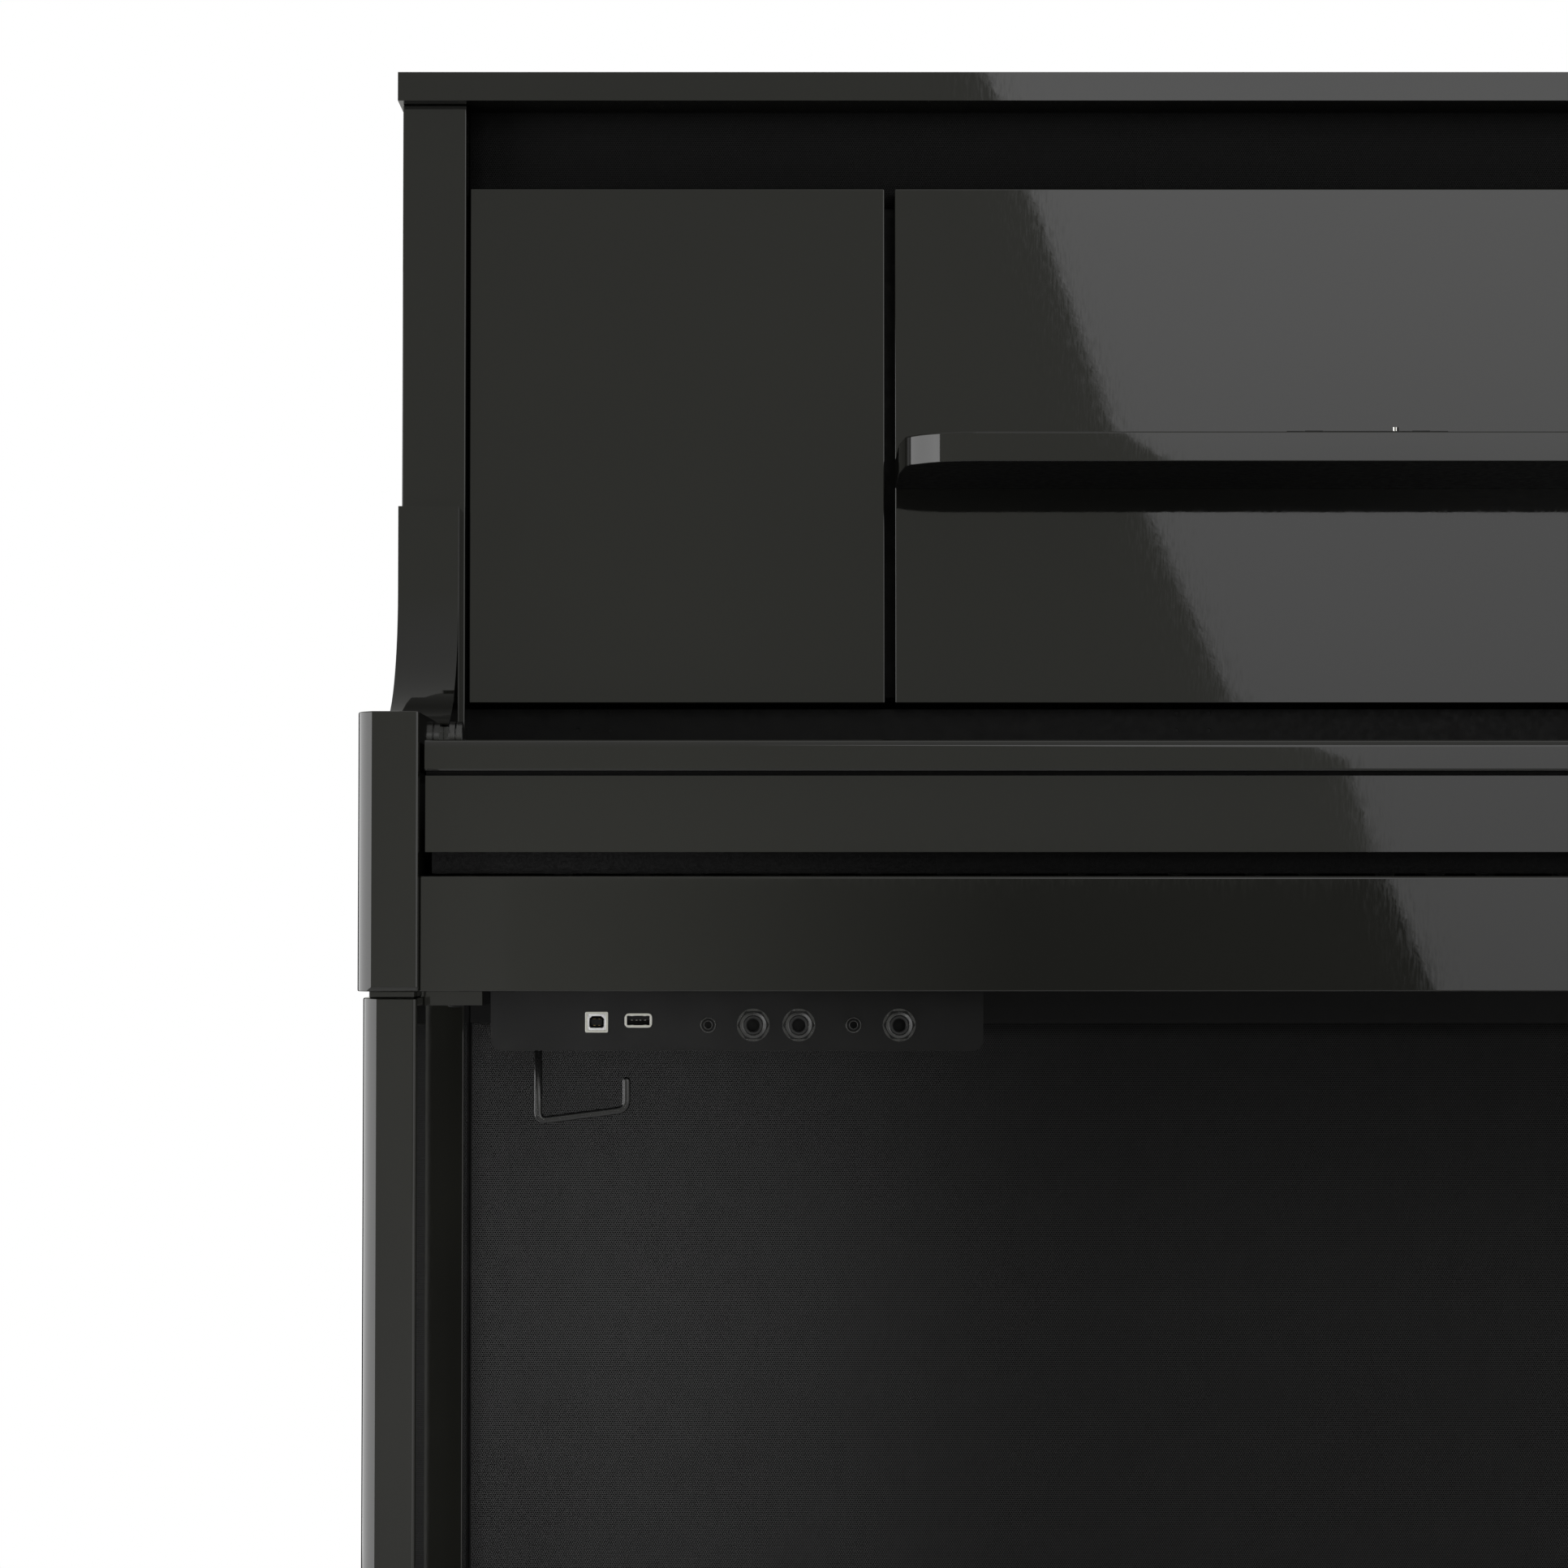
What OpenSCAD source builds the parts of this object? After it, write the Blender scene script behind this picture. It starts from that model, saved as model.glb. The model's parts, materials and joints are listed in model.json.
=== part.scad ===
// Upright digital piano in polished ebony. Millimetres, +Z up, +X to the player's right,
// the player sits on the -Y side. The origin is on the floor under the middle of the piano.

/* [Cabinet] */
// Width over the top lid
lid_w = 1380; // [1376:1:1400]
// Width over the side boards, arms and legs
case_w = 1376; // [1372:1:1384]
// Height over the top lid
height = 1182; // [1150:1:1240]
// Depth of the side boards, front edge to back panel
case_d = 245; // [235:1:280]
// How far the arms stand out in front of the side boards
arm_reach = 239; // [230:1:260]
// Thickness of the side boards
side_t = 37; // [28:1:37]
// Thickness of the top lid
lid_t = 16.7; // [14:0.1:20]
// Overhang of the lid in front of the side boards
lid_over = 12; // [0:1:20]

/* [Keyboard] */
// Underside of the key bed above the floor
bed_z = 653; // [640:1:660]
// Top of the white keys above the floor
key_z = 712; // [708:0.5:713]
// Distance from one white key to the next
key_pitch = 23.5; // [23.2:0.1:23.5]
// Number of keys
key_count = 88; // [85:1:88]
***
Examine the listing and say how many of its lines contain the string "from". Give the number alone.

• **Task result**
2